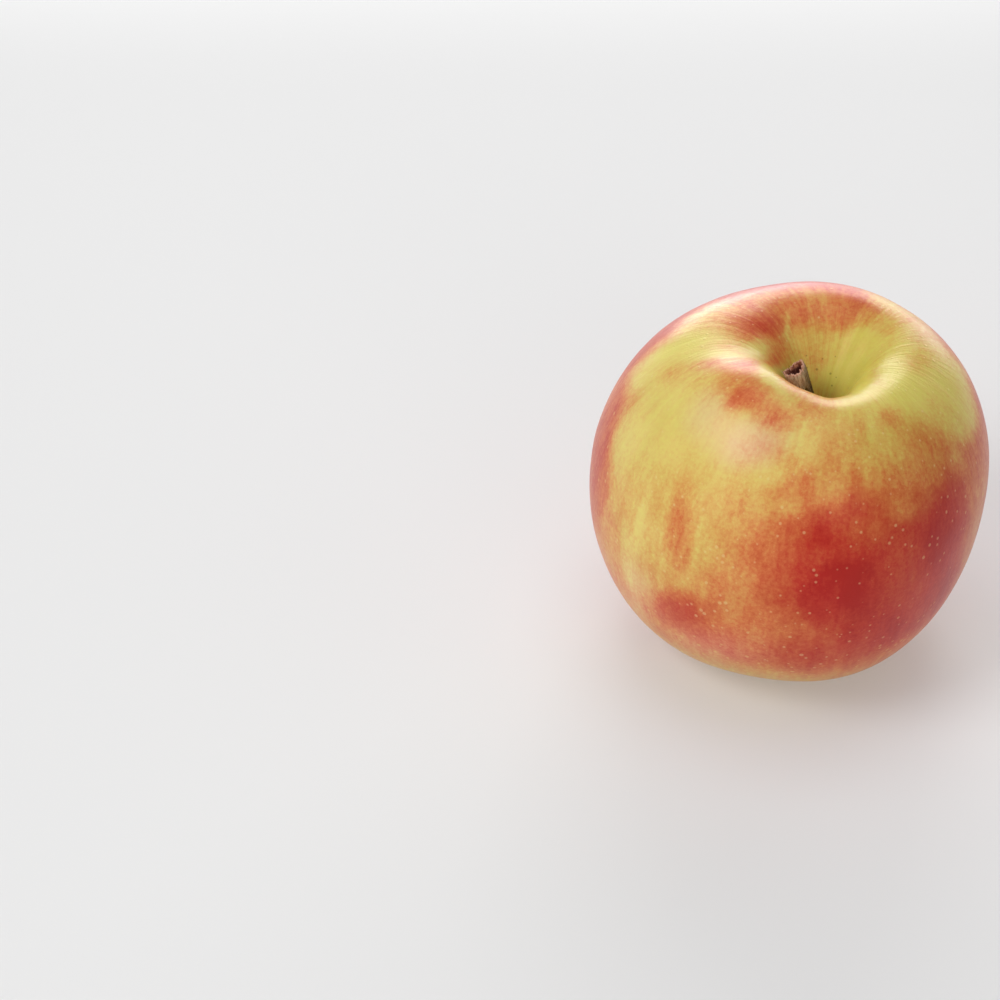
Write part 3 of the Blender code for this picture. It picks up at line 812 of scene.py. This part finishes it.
# =============================================================== the eye: five dried sepals and the withered stamens
EYE = at_fruit(0, BASIN_DEPTH, 4, 0) / MM
SEPAL_WIDTH, SEPAL_DROP, SEPAL_GAP, SEPAL_ROOT = 3.3, 5.9, 1.05, 2.75
CURLS = (0.55, -0.2, 0.9, 0.25, 0.7)


def sepal_centre(s, curl):
    r, z = SEPAL_ROOT, BASIN_DEPTH - FLAT_LEVEL - SEPAL_GAP
    knots = np.array([
        (r + 0.25, z),
        (r - 0.30, z - SEPAL_DROP * 0.28),
        (r - 0.35, z - SEPAL_DROP * 0.54),
        (r + 0.20 + 0.3 * curl, z - SEPAL_DROP * 0.79),
        (r + 1.05 + 1.0 * curl, z - SEPAL_DROP * (1 - 0.05 * curl)),
    ])
    x = min(max(s, 0.0), 1.0) * (len(knots) - 1)
    i = min(int(x), len(knots) - 2)
    p = knots[max(i - 1, 0)], knots[i], knots[i + 1], knots[min(i + 2, len(knots) - 1)]
    t = x - i
    return 0.5 * (2 * p[1] + (p[2] - p[0]) * t + (2 * p[0] - 5 * p[1] + 4 * p[2] - p[3]) * t * t + (3 * p[1] - 3 * p[2] - p[0] + p[3]) * t ** 3)


def make_sepal(number):
    """A dry leaf: crinkled, keeled, thin at its edges, with down on it."""
    angle = LOBE_START + math.radians(36) + number * TAU / 5
    curl = CURLS[number]
    radial = Vector((math.cos(angle), math.sin(angle), 0))
    across = Vector((-math.sin(angle), math.cos(angle), 0))
    nu, ns = 22, 44

    def sheet(u, s):
        r, z = sepal_centre(s, curl)
        half = SEPAL_WIDTH / 2 * (0.74 + 0.46 * s - 1.12 * s * s)
        keel = 0.32 * u * u * (1 - 0.4 * s)
        swing = 0.30 * math.sin(2.1 * number + 3 * s) * s * s
        crinkle = 0.16 * noise.noise(Vector((2.2 * u, 5.0 * s, 3.0 * number))) + 0.08 * noise.noise(Vector((5.0 * u, 11.0 * s, 5.0 * number + 2)))
        vein = 0.05 * math.cos(6.0 * math.pi * u * 0.5) * (1 - s)
        frill = 0.10 * abs(u) ** 3 * math.sin(17 * s + 3 * number)
        return Vector((EYE.x, EYE.y, 0)) + radial * (r - keel + crinkle + vein + frill) + across * (u * half * (1 + 0.05 * math.sin(23 * s + number)) + swing) + Vector((0, 0, z))

    def normal(u, s):
        du = sheet(min(u + 0.02, 1.0), s) - sheet(max(u - 0.02, -1.0), s)
        ds = sheet(u, min(s + 0.01, 1.0)) - sheet(u, max(s - 0.01, 0.0))
        return du.cross(ds).normalized()

    verts, faces, down = [], [], []
    for side in (1, -1):
        for i in range(ns + 1):
            for j in range(nu + 1):
                u, s = -1 + 2 * j / nu, i / ns
                thick = 0.19 * (1 - 0.75 * abs(u) ** 4) * (1 - 0.6 * s ** 3)
                verts.append(sheet(u, s) + normal(u, s) * (side * thick))
                down.append(0.0)
    w, layer = nu + 1, (nu + 1) * (ns + 1)
    for i in range(ns):
        for j in range(nu):
            q = (i * w + j, i * w + j + 1, (i + 1) * w + j + 1, (i + 1) * w + j)
            faces.append(q)
            faces.append(tuple(layer + k for k in reversed(q)))
    rim = [j for j in range(nu)] + [i * w + nu for i in range(ns)] + [ns * w + j for j in range(nu, 0, -1)] + [i * w for i in range(ns, 0, -1)]
    for a0, b0 in zip(rim, rim[1:] + rim[:1]):
        faces.append((b0, a0, layer + a0, layer + b0))
    # short down on both faces
    for k in range(110):
        h1, h2, h3, h4 = (math.modf(abs(math.sin(78.233 * k + 9.1 * number + c) * 43758.5453))[0] for c in (0.3, 1.9, 3.7, 5.1))
        u, s = -0.92 + 1.84 * h1, 0.06 + 0.90 * h2
        side = 1 if k % 2 else -1
        n_ = normal(u, s) * side
        root = sheet(u, s) + n_ * 0.12
        lean = (across * (h3 - 0.5) * 1.4 + Vector((0, 0, -0.9)) + n_ * (0.7 + 0.5 * h4)).normalized()
        tip = root + lean * (0.35 + 0.35 * h4)
        a_, b_ = lean.orthogonal().normalized(), lean.cross(lean.orthogonal()).normalized()
        base = len(verts)
        for q in range(4):
            t = q * TAU / 4
            verts.append(root + (a_ * math.cos(t) + b_ * math.sin(t)) * 0.028)
            down.append(1.0)
        verts.append(tip)
        down.append(1.0)
        faces += [(base + q, base + (q + 1) % 4, base + 4) for q in range(4)] + [(base + 3, base + 2, base + 1, base)]
    obj = mesh_object(f"sepal_leaf_{number + 1}", [v * MM for v in verts], faces)
    point_attribute(obj, "down", down)
    run = [0.5] * len(verts)
    for side in (0, 1):
        for i in range(ns + 1):
            for j in range(nu + 1):
                run[side * layer + i * w + j] = i / ns
    point_attribute(obj, "run", run)
    return obj


def sepal_material():
    t = Tree("sepal_dry_leaf")
    obj = t.obj()
    big = t.noise(obj, 420.0, 3.0, 0.6)
    small = t.noise(obj, 2300.0, 3.0, 0.65)
    run = t.attr("run")
    colour = t.mix(t.map(big, 0.35, 0.68), srgb(84, 66, 38), srgb(128, 106, 66))
    colour = t.mix(t.map(run, 0.62, 1.0, 0.0, 0.8), colour, srgb(58, 40, 24))
    colour = t.mix(t.map(run, 0.30, 0.0, 0.0, 0.55), colour, srgb(120, 118, 62))
    colour = t.mix(t.mul(t.map(small, 0.5, 0.75), 0.5), colour, srgb(160, 142, 104))
    colour = t.mix(t.mul(t.attr("down"), 0.85), colour, srgb(196, 184, 150))
    normal = t.bump(t.add(t.mul(small, 0.7), big), 0.7, 0.00018)
    return t.set(Base_Color=colour, Roughness=t.add(0.78, t.mul(small, 0.15)), Normal=normal)


sepal_finish = sepal_material()
for number in range(5):
    leaf = make_sepal(number)
    leaf.data.materials.append(sepal_finish)
    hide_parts(f"sepal_{number + 1}")
    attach(leaf, "root")


def make_stamens():
    verts, faces, kind = [], [], []

    def tube(points, radii, tag, sides=7):
        base = len(verts)
        for k, (p, r) in enumerate(zip(points, radii)):
            ahead = (points[min(k + 1, len(points) - 1)] - points[max(k - 1, 0)]).normalized()
            a_ = ahead.orthogonal().normalized()
            b_ = ahead.cross(a_).normalized()
            for q in range(sides):
                t = q * TAU / sides
                verts.append(p + (a_ * math.cos(t) + b_ * math.sin(t)) * r)
                kind.append(tag)
        for k in range(len(points) - 1):
            for q in range(sides):
                i0, i1 = base + sides * k + q, base + sides * k + (q + 1) % sides
                faces.append((i0, i1, i1 + sides, i0 + sides))
        faces.append(tuple(base + q for q in reversed(range(sides))))
        faces.append(tuple(base + sides * (len(points) - 1) + q for q in range(sides)))

    root = Vector((EYE.x, EYE.y, 0))
    for k in range(20):
        h1, h2, h3 = (math.modf(abs(math.sin(35.17 * k + c) * 43758.5453))[0] for c in (0.7, 2.1, 6.3))
        a = (k + 0.5 * h1) * TAU / 20
        ring_r = 1.25 if k % 2 else 0.85
        length = 3.2 + 1.2 * h2
        pts, size = [], []
        for i in range(9):
            f = i / 8
            r = ring_r * (1 - 0.45 * f) + 0.25 * math.sin(5 * f + 6 * h3) * f
            twist = a + 0.5 * (h2 - 0.5) * f
            pts.append(root + Vector((r * math.cos(twist), r * math.sin(twist), 9.9 - length * f + 0.12 * math.sin(9 * f + k))))
            size.append(0.11 - 0.045 * f)
        tube(pts, size, 0.2 + 0.3 * h1)
        tip = pts[-1]
        turn = Vector((math.cos(a * 3), math.sin(a * 3), -0.8)).normalized()
        blob = [tip + turn * (x * 0.26) for x in (-1.0, -0.8, -0.35, 0.0, 0.35, 0.8, 1.0)]
        tube(blob, [0.03, 0.13, 0.19, 0.15, 0.19, 0.13, 0.03], 1.0)
    for k in range(5):
        a = LOBE_START + k * TAU / 5
        pts = [root + Vector((math.cos(a), math.sin(a), 0)) * (0.16 + 0.30 * f * f) + Vector((0, 0, 10.2 - 4.6 * f)) for f in (0, 0.2, 0.4, 0.6, 0.8, 0.92, 1.0)]
        tube(pts, [0.20, 0.19, 0.17, 0.14, 0.12, 0.19, 0.10], 0.6)
    obj = mesh_object("stamen_tuft", [v * MM for v in verts], faces)
    point_attribute(obj, "kind", kind)
    t = Tree("stamen_withered")
    grain = t.noise(t.obj(), 2600.0, 3.0, 0.6)
    colour = t.mix(t.map(t.attr("kind"), 0.2, 1.0), srgb(110, 82, 50), srgb(46, 32, 22))
    colour = t.mix(t.mul(t.map(grain, 0.4, 0.7), 0.6), colour, srgb(150, 122, 84))
    obj.data.materials.append(t.set(Base_Color=colour, Roughness=t.add(0.75, t.mul(grain, 0.2)), Normal=t.bump(grain, 0.7, 0.00012)))
    return obj


tuft = make_stamens()
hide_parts("stamens")
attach(tuft, "root")
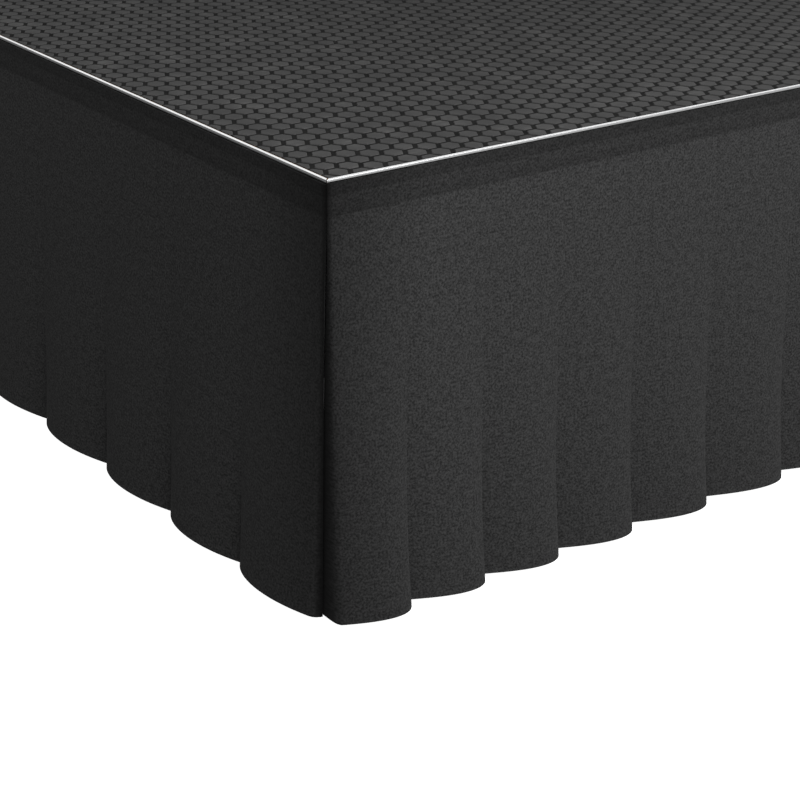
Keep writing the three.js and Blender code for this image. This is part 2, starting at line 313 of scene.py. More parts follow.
mill_along_x = extruded_finish("mill_aluminium_along_x", (4, 1500, 1500))
mill_along_y = extruded_finish("mill_aluminium_along_y", (1500, 4, 1500))
lip_glow = bpy.data.collections.new("edge_rails_only")
for side_name in side_names:
    across, finish_here = (1, mill_along_x) if side_name in ("front", "back") else (0, mill_along_y)
    rail_node = f"rail_{side_name}"
    rail_shape = merged_copy(rail_node)
    lip_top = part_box(rail_node)[1].z - 1e-5
    lip_edges = [
        edge for edge in rail_shape.edges
        if edge.calc_length() > lip_least_length and min(vertex.co.z for vertex in edge.verts) > lip_top
    ]
    inner_edge = min(lip_edges, key=lambda edge: abs(edge.verts[0].co[across]))
    bmesh.ops.bevel(
        rail_shape, geom=[inner_edge], offset=lip_chamfer, segments=1, profile=0.5, affect="EDGES",
        material=-1, clamp_overlap=True,
    )
    rail_name = f"edge_rail_{side_name}"
    lip_glow.objects.link(eased(rail_node, rail_name, arris, finish_here, shape=rail_shape))
for place_name in ("left", "middle", "right"):
    joist_node = f"cross_joist_{place_name}"
    eased(joist_node, f"box_joist_{place_name}", arris, mill_along_y, joist_rounding)


# ---- Weld beads ---------------------------------------------------------------------------------
# The joists and the mitres are welded. Each bead is a run of small overlapping ripples, left as
# welded, a little duller and greyer than the rails.

bead_radius = 0.0028
bead_step = 0.0016
bead_start = 0.6
bead_swell = 1.5
ripple_swell = 1.12
joist_weld_height = 0.07
joist_weld_inset = 0.003
mitre_weld_inset = 0.004
mitre_weld_short = 0.007
weld_tones = ((0.42, 0.42, 0.43), (0.66, 0.66, 0.66))

weld = new_finish("weld_bead", roughness=0.5, metallic=1.0)
weld_cloud = grain(weld, object_place(weld), 500, 4)
surface(
    weld,
    colour=tones(weld, weld_cloud, 0.35, 0.65, *weld_tones),
    normal=relief(weld, grain(weld, object_place(weld), 2500), 0.00008),
)


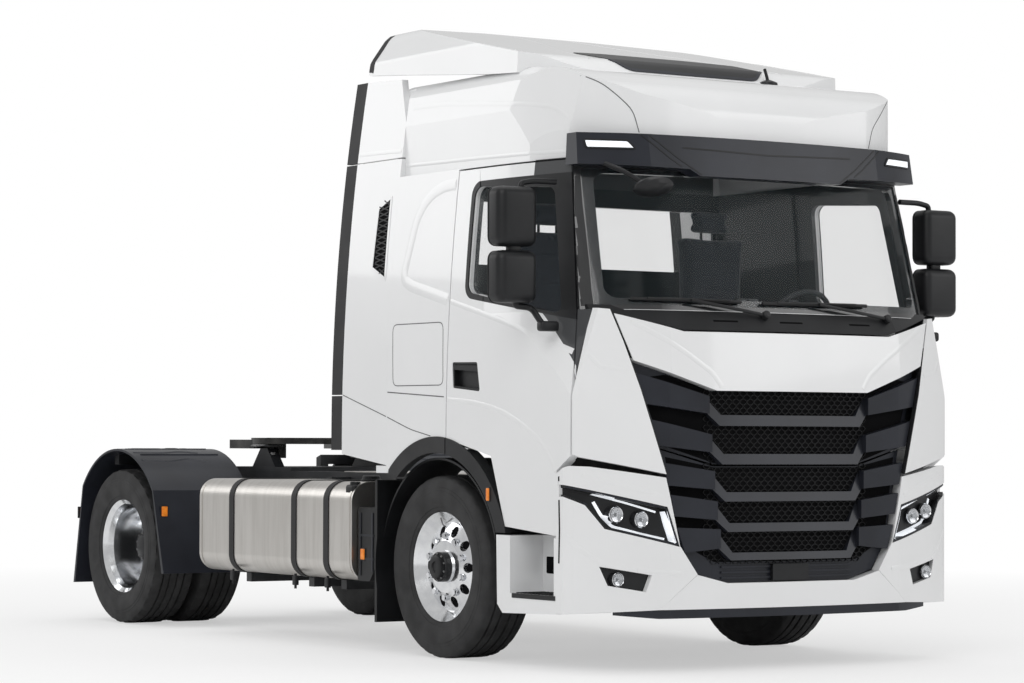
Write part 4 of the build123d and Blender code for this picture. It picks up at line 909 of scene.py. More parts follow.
class TRACTOR_OT_wheel_fittings(bpy.types.Operator):
    """Wheel nuts, hub ends, valves and the rims' dark hand holes"""
    bl_idname = "tractor.wheel_fittings"
    bl_label = "Wheel fittings"

    def execute(self, context):
        tree = ring_tree()
        for side, hand in SIDES:
            for place, node, body, y in (
                ("front", f"rim_front_{side}", f"wheel_front_{side}", FRONT_AXLE),
                ("rear", f"rims_rear_{side}", f"wheels_rear_{side}", REAR_AXLE),
            ):
                disc = Surface(node).meet("side", hand, (y - FRONT_AXLE) * 1000 + 45, 496 + 161)[0].x
                nuts = grown_by(tree, f"wheel_nuts_{place}_{side}", {
                    "Count": BOLTS, "Radius": 0.1675, "Centre": (disc + hand * 0.004, y, HUB_Z),
                    "Across": 0.0175, "Height": 0.034, "Material": palette["chrome"]})
                tidy_mesh(nuts, smooth=False)
                settle(nuts, body)
                self.hub(place, side, hand, body, disc, y)
        return {"FINISHED"}

    def hub(self, place, side, hand, body, disc, y):
        """A black hub end with a stepped cap, the rim's hand holes, a ring of small bolts and the valve."""
        profile, ring, reach, slope = HUBS[place]
        centre, way = Vector((disc, y, HUB_Z)), Vector((hand, 0, 0))
        holes, bolts = [], []
        for i in range(BOLTS):
            angle = 2 * math.pi * i / BOLTS
            spoke = Vector((0, math.cos(angle), math.sin(angle)))
            spot = centre + spoke * HOLE_RING - way * (HOLE_RING - RIM_NECK) * slope
            holes.append(turned([(-0.003, 0.0), (-0.003, 0.024), (0.001, 0.022), (0.0012, 0.0)], spot,
                                (way + spoke * slope).normalized(), 18, closed=False))
            angle = 2 * math.pi * (i + 0.5) / BOLTS
            spot = centre + Vector((hand * reach, ring * math.cos(angle), ring * math.sin(angle)))
            bolts.append(turned([(-0.004, 0), (-0.004, 0.006), (0.005, 0.006), (0.007, 0.004), (0.007, 0)],
                                spot, way, 6, closed=False))
        root = centre + Vector((hand * 0.004, 0.0, 0.215))
        valve = tube([root, root + Vector((hand * 0.02, 0, 0.012)), root + Vector((hand * 0.035, 0, 0.05))],
                     0.004, 8, 0.01)
        end = f"{place}_{side}"
        build(f"hub_cap_{end}", "black plastic", body, "black_plastic",
              turned(profile, centre, way, 40, closed=False))
        # The rims' hand holes are near black discs: painted shade.
        build(f"hand_holes_{end}", "deep shadow", body, "black_plastic", *holes)
        build(f"hub_bolts_{end}", "dull steel", body, "steel", *bolts, smooth=False)
        build(f"valve_{end}", "dull steel", body, "steel", valve)


# ---- grille ----
MESH_HALF = 0.52
MESH_COLUMNS, MESH_ROWS = 28, 40
# How far ahead of the sheet's middle the honeycomb is laid
SHEET_FRONT = Vector((0, -0.0128, 0))
UPPER_FIELD = ((-480, 1070), (480, 1070), (780, 1160), (905, 1500), (760, 1520), (500, 1452),
               (-500, 1452), (-760, 1520), (-905, 1500), (-780, 1160))
LOWER_FIELD = ((-470, 560), (470, 560), (690, 668), (760, 1100), (470, 1046), (-470, 1046), (-760, 1100),
               (-690, 668))


class TRACTOR_OT_grille(bpy.types.Operator):
    """Honeycomb behind the grille bars, and the slatted foot with its blank plate holder"""
    bl_idname = "tractor.grille"
    bl_label = "Grille"

    def execute(self, context):
        tree = hexagon_tree()
        cell = settings().cell
        for name, field, body in (("upper", UPPER_FIELD, "hatch"), ("lower", LOWER_FIELD, "chassis")):
            target = self.field(Surface(f"{name}_grille"), name, body, field)
            comb = grown_by(tree, f"honeycomb_{name}", {
                "Target": target, "Width": cell, "Height": cell * 0.66,
                "Columns": MESH_COLUMNS, "Rows": MESH_ROWS,
                "Base": (-MESH_COLUMNS / 2 * cell, -4.0, min(z for _, z in field) / 1000 - 0.02),
                "Material": palette["black plastic"]})
            bpy.data.objects.remove(target)
            tidy_mesh(comb, smooth=False)
            settle(comb, body)
        self.foot()
        return {"FINISHED"}

    def field(self, surface, name, body, outline):
        """Lays a thin black sheet behind the bars as painted shade, and returns its middle as the honeycomb's
        target.
        """
        bm = flat_grid(outline, 24)
        bmesh.ops.triangulate(bm, faces=[f for f in bm.faces if len(f.verts) > 4])
        missed = []
        for vert in bm.verts:
            hit = surface.meet("inside", 1, vert.co.x, vert.co.y)
            if hit is None:
                missed.append(vert)
            else:
                vert.co = hit[0] + SHEET_FRONT
        bmesh.ops.delete(bm, geom=missed, context="VERTS")
        bm.verts.index_update()
        spots = [v.co.copy() for v in bm.verts]
        sheet = thickened(bm, spots, [spot + Vector((0, 0.002, 0)) for spot in spots])
        build(f"grille_shadow_{name}", "deep shadow", body, "black_plastic", sheet)
        outer = [f for f in bm.faces if abs(f.calc_center_median().x) > MESH_HALF]
        bmesh.ops.delete(bm, geom=outer, context="FACES")
        mesh = bpy.data.meshes.new("target")
        bm.to_mesh(mesh)
        bm.free()
        target = bpy.data.objects.new("target", mesh)
        bpy.context.scene.collection.objects.link(target)
        return target

    def foot(self):
        """Slats under the last bar, and the holder for a number plate, left blank."""
        surface = Surface("lower_grille")
        build("foot_slats", "dark plastic", "chassis", "dark_plastic", *(
            ribbon(surface, "front", 1, [(x, z), (x + 310, z)], 10, 10, bed=2)
            for z in (478, 506, 534) for x in (-430, 120)), smooth=False)
        outline = rounded([(-118, 460), (118, 460), (118, 546), (-118, 546)], 8)
        build("plate_holder", "black plastic", "chassis", "black_plastic",
              skin(surface, "front", 1, outline, 26, 1, 60), smooth=False)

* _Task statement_
Return exactly the lines that run from the top of the listing above to the line containing "return Vector((EYE.x, EYE.y, 0))", please, keeping both end lines and leaving out everything else.

* _Full response_
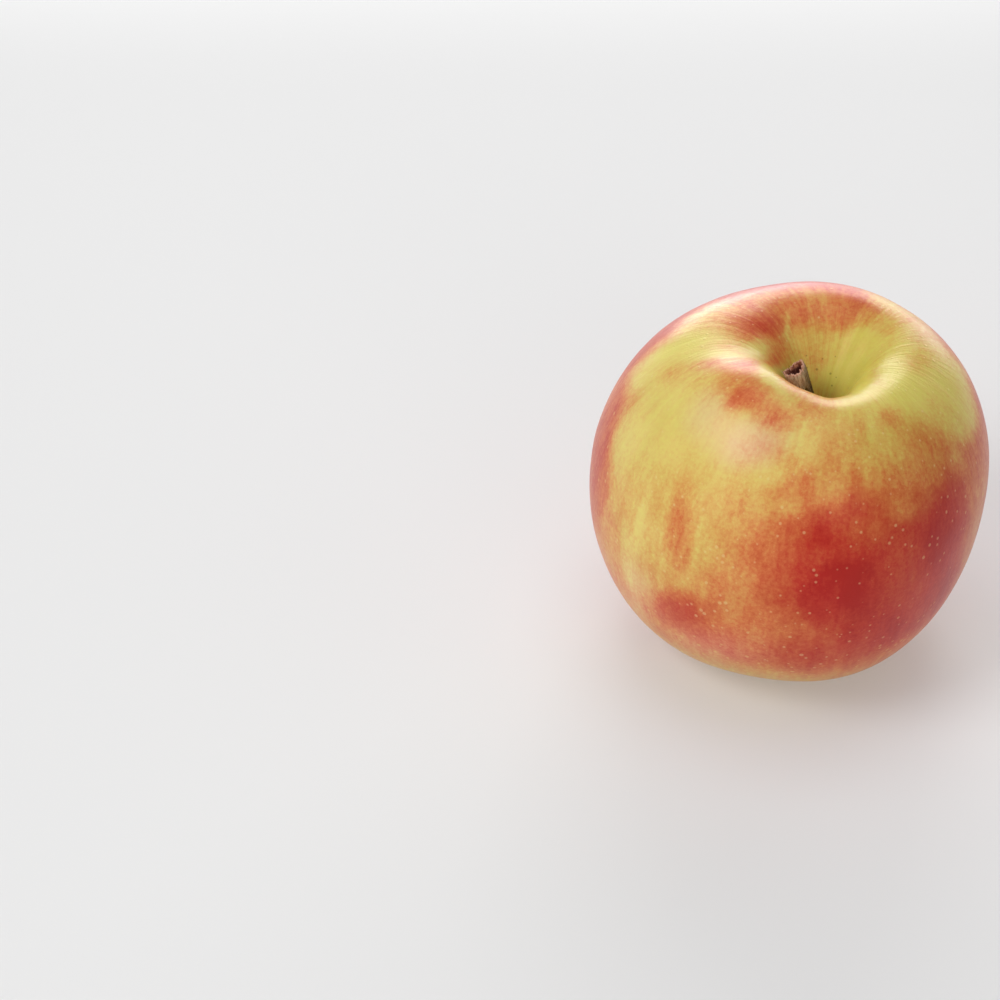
Write part 3 of the Blender code for this picture. It picks up at line 812 of scene.py. This part finishes it.
# =============================================================== the eye: five dried sepals and the withered stamens
EYE = at_fruit(0, BASIN_DEPTH, 4, 0) / MM
SEPAL_WIDTH, SEPAL_DROP, SEPAL_GAP, SEPAL_ROOT = 3.3, 5.9, 1.05, 2.75
CURLS = (0.55, -0.2, 0.9, 0.25, 0.7)


def sepal_centre(s, curl):
    r, z = SEPAL_ROOT, BASIN_DEPTH - FLAT_LEVEL - SEPAL_GAP
    knots = np.array([
        (r + 0.25, z),
        (r - 0.30, z - SEPAL_DROP * 0.28),
        (r - 0.35, z - SEPAL_DROP * 0.54),
        (r + 0.20 + 0.3 * curl, z - SEPAL_DROP * 0.79),
        (r + 1.05 + 1.0 * curl, z - SEPAL_DROP * (1 - 0.05 * curl)),
    ])
    x = min(max(s, 0.0), 1.0) * (len(knots) - 1)
    i = min(int(x), len(knots) - 2)
    p = knots[max(i - 1, 0)], knots[i], knots[i + 1], knots[min(i + 2, len(knots) - 1)]
    t = x - i
    return 0.5 * (2 * p[1] + (p[2] - p[0]) * t + (2 * p[0] - 5 * p[1] + 4 * p[2] - p[3]) * t * t + (3 * p[1] - 3 * p[2] - p[0] + p[3]) * t ** 3)


def make_sepal(number):
    """A dry leaf: crinkled, keeled, thin at its edges, with down on it."""
    angle = LOBE_START + math.radians(36) + number * TAU / 5
    curl = CURLS[number]
    radial = Vector((math.cos(angle), math.sin(angle), 0))
    across = Vector((-math.sin(angle), math.cos(angle), 0))
    nu, ns = 22, 44

    def sheet(u, s):
        r, z = sepal_centre(s, curl)
        half = SEPAL_WIDTH / 2 * (0.74 + 0.46 * s - 1.12 * s * s)
        keel = 0.32 * u * u * (1 - 0.4 * s)
        swing = 0.30 * math.sin(2.1 * number + 3 * s) * s * s
        crinkle = 0.16 * noise.noise(Vector((2.2 * u, 5.0 * s, 3.0 * number))) + 0.08 * noise.noise(Vector((5.0 * u, 11.0 * s, 5.0 * number + 2)))
        vein = 0.05 * math.cos(6.0 * math.pi * u * 0.5) * (1 - s)
        frill = 0.10 * abs(u) ** 3 * math.sin(17 * s + 3 * number)
        return Vector((EYE.x, EYE.y, 0)) + radial * (r - keel + crinkle + vein + frill) + across * (u * half * (1 + 0.05 * math.sin(23 * s + number)) + swing) + Vector((0, 0, z))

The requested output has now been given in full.